レース適用のため、ボンネットはFRP、レース用LSDサスペンションもレース用に強化されたものを、さらにエンジンはHPの高性能バージョンであるコブラ289V8を装備。このユニットはマスタングのオプション用であるHPをベースにシェルビーアメリカンがさらにチューニング。HPよりも大トルクである。

さらに細かいところでは、遮音材、制振材、ヒーター、パワーステアリングなど快適性を求めるものは一切排除し、軽量化のためアルミケースのトランスミッションや、重量配分などを考慮してバッテリーがトランクに、スペアタイアが車内に移動した。またホモロゲーションが2座席車であったことなどから、リアシートは取り除かれていた。

外見的なマスタング・ファストバックとの差は、フロントグリルおよびサイドのバッジとボンネット中央のフードシェイカー。リアの中央にある給油口もコブラのエンブレムがある。

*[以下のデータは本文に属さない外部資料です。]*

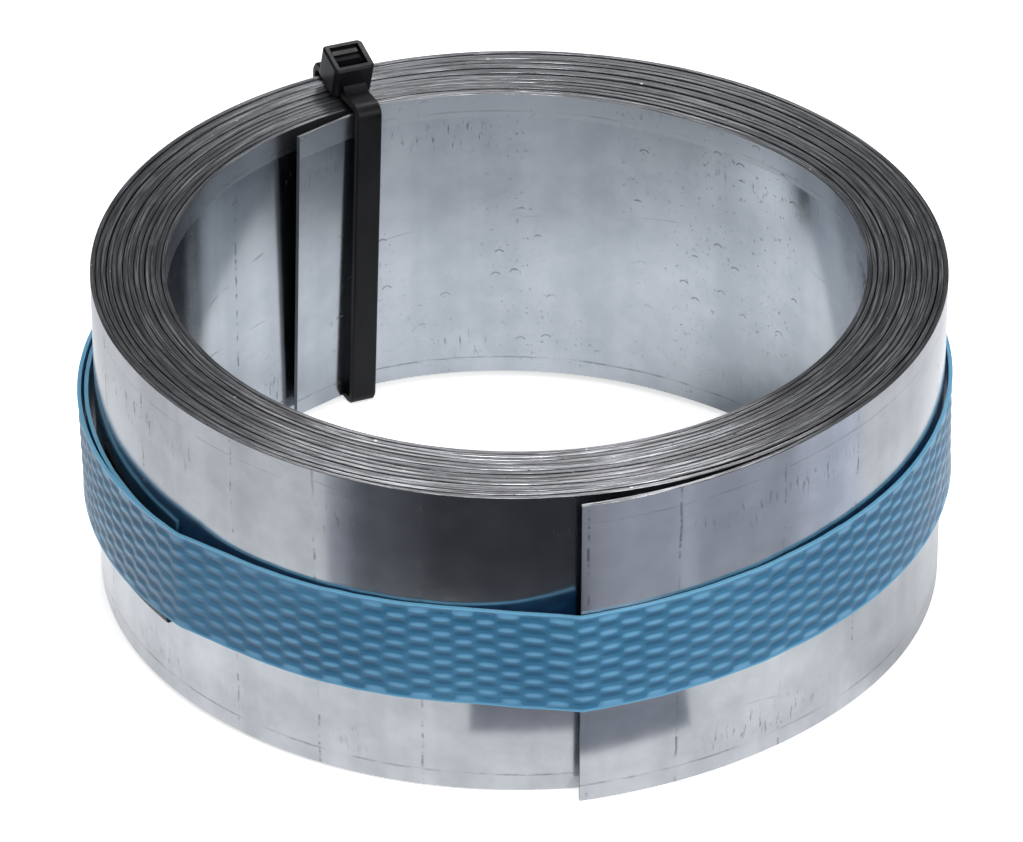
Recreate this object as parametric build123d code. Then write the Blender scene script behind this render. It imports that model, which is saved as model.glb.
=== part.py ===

色は白地のみで、オプションで青ストライプを入れることが可能。またGT350とGT350Rの間に安全装備以外のスペック的な差はなく、エクステリアでフロントバンパーがFRP化されていたことと、フロント以外の窓がアクリル化していただけである。

1965年製造モデルはストリートモデル(通常版)が516台、ドラッグレースモデル(GT350R)が9台、その他(プロトタイプなど)が37台、合計562台とされているが、実際はストリートモデル(GT350)が526台、GT350Rが36台となった。製造、販売はシェルビー・アメリカン。

from Shelby Mustang 1965
1966 GT350/GT350H1966 GT350H

しかしあまりにレース指向が強すぎた1965年モデルは様々な苦情を呼んだ。そこで1966年モデルでは一般人に受け入れられるようデチューンが施された。レースシーンでは1965年以降、3年に渡りSCCA Bプロダクションで優勝はもちろん、上位独占という華々しいものであった。しかしその実績、人気とは裏腹に固い足回りや重いステアリング、不快な騒音や臭いなどストリートに不向きな仕様でGT350の市販車はあまりに評判が悪かった。そのためフォードのイメージ戦略として市販車の評判を向上させるべく快適性を1966年モデル以降で向上させた。それは足回りやトランスミッションなどのレース指向のスパルタンなパーツはほぼオプション化、オートマティックトランスミッションやエアコン、ラジオの取り付けオプション選択が可能となり、リアシートも折り畳み式に変更。また色の選択も可能となった。外見的な特徴は、サイドクォーターが窓化されたくらいで、1965年モデルとほとんど変わっていない。

最大の特徴はハーツレンタルカーバージョンの製造が挙げられる。ハーツレンタルカーバージョンはGT350Hとして米国のハーツレンタカー店舗に提供された。これは誰でもスペシャルなマスタングを体験してもらいたいというシェルビーとフォードの意図によるものである。GT350Hは一般に販売されなかった。GT350Hの典型的なカラーは黒で(約1000台中、800台)、すべて金ストライプが入っている。貧乏なプライベーターが、レンタカーから部品をもぎ取り?僅かな保険料を払って返却した?との真偽不明の都市伝説が伝わっている。